Breaking Eggs And Making Omelettes

Topics On Multimedia Technology and Reverse Engineering


Archives:

My Own Offline RSS Reader

March 28th, 2010 by Multimedia Mike

My current living situation saddles me with a rather lengthy commute. More time to work on my old Asus Eee PC 701 (still can’t think of a reason to get a better netbook). It would be neat if I could read RSS feeds offline using Ubuntu-based Linux on this thing. But with all the Linux software I can find, that’s just not to be. I think the best hope I had was Google Reader in offline mode using Google Gears. But I couldn’t get it installed in Firefox and the Linux version of Gears doesn’t support the Linux version of Chrome. I did a bunch of searching beside and all I could find were forum posts with similar laments: Offline RSS readers don’t allow you to read things offline. Actually, to be fair, I think these offline RSS readers operate exactly as advertised: They allow you to read the RSS feeds offline. The problem is that an RSS feed doesn’t usually contain much meat, just a title, a synopsis, and a link to the main content. What I (and, I suspect, most people) want in an “offline reader” is a program that follows those links, downloads the HTML pages, and downloads any supporting images and stylesheets, all for later browsing.

I didn’t want to have to reinvent this particular wheel, but here goes.

Here’s the pitch: Create a text file with a list of RSS feeds. Create a Python script that retrieves each. Use Python’s XML capabilities (which I have already had success with) to iterate through each item in an RSS feed. For each item, parse the corresponding link. Fetch the link and parse through the HTML. For each CSS, JS, or IMG reference, download that data as well. Compute a hash of that supporting data and replace the link with that hash. Dump that data in a local SQLite database (you knew that was coming). Dump the modified HTML page into that database as well.

Part 2 is to create a Python-based webserver that serves up this data from a localhost address.

One nifty aspect of this idea is that my Eee PC does not have to do the actual RSS updating. If the relevant scripts and the SQLite database are stored on a Flash drive, the updating process can be run on any system with standard Python.

See Also:

  • Part 2, where I get this idea to a minimally functioning state
  • GhettoRSS, what I eventually called the software when I released it

Posted in Outlandish Brainstorms | 7 Comments »

7 Responses

  1. nine Says:

    On this note, please amend your RSS feed to include the full text of your entries. It’s much easier to read the entirety of the post in google reader than having to open a new tab for each item I want to read!
    Much easier just to open tabs on the items I want to comment on.

  2. Multimedia Mike Says:

    Thanks for the feedback. I just tried to configure WordPress to do full text in feeds but it didn’t take (it’s still just showing the summary).
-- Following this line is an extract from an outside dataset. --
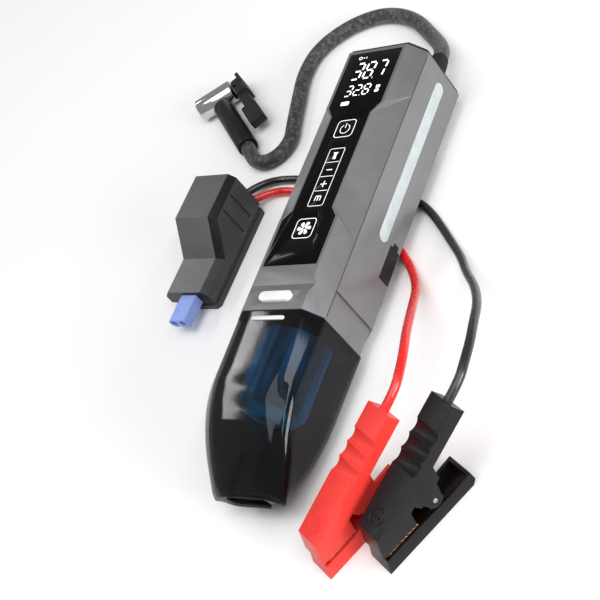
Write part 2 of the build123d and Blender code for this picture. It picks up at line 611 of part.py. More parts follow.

    Edit: It looks like the full text is showing now; might have just needed a cache refresh.

  3. Mans Says:

    You may find feeds like those from http://daringfireball.net/ tricky to parse for the right links, the title usually linking directly to some web page he is commenting on, and another link within the RSS entry body pointing at the DF post itself.

  4. Multimedia Mike Says:

    Thanks for the lead, Mans. I’m looking at all manner of strangeness in different RSS feeds right now. Let’s hear it for standards.

  5. Multimedia Mike Says:

    You’re right, Mans: I just tried DF’s RSS with my tool and it downloads the external articles. Each post has several links. The first one is marked ‘alternate’ (leads off-site) while the other refers to the site’s custom URL-shortener.

  6. Bobby Says:

    If you insist on throwing things into SQLite, I doubt this helps you, but doesn’t wget already handle downloading a page and all the various files it references while updating the links in the page for you?

  7. Multimedia Mike Says:

    @Bobby: It’s supposed to. In fact, that’s the first thing I tried. But I couldn’t make it work correctly.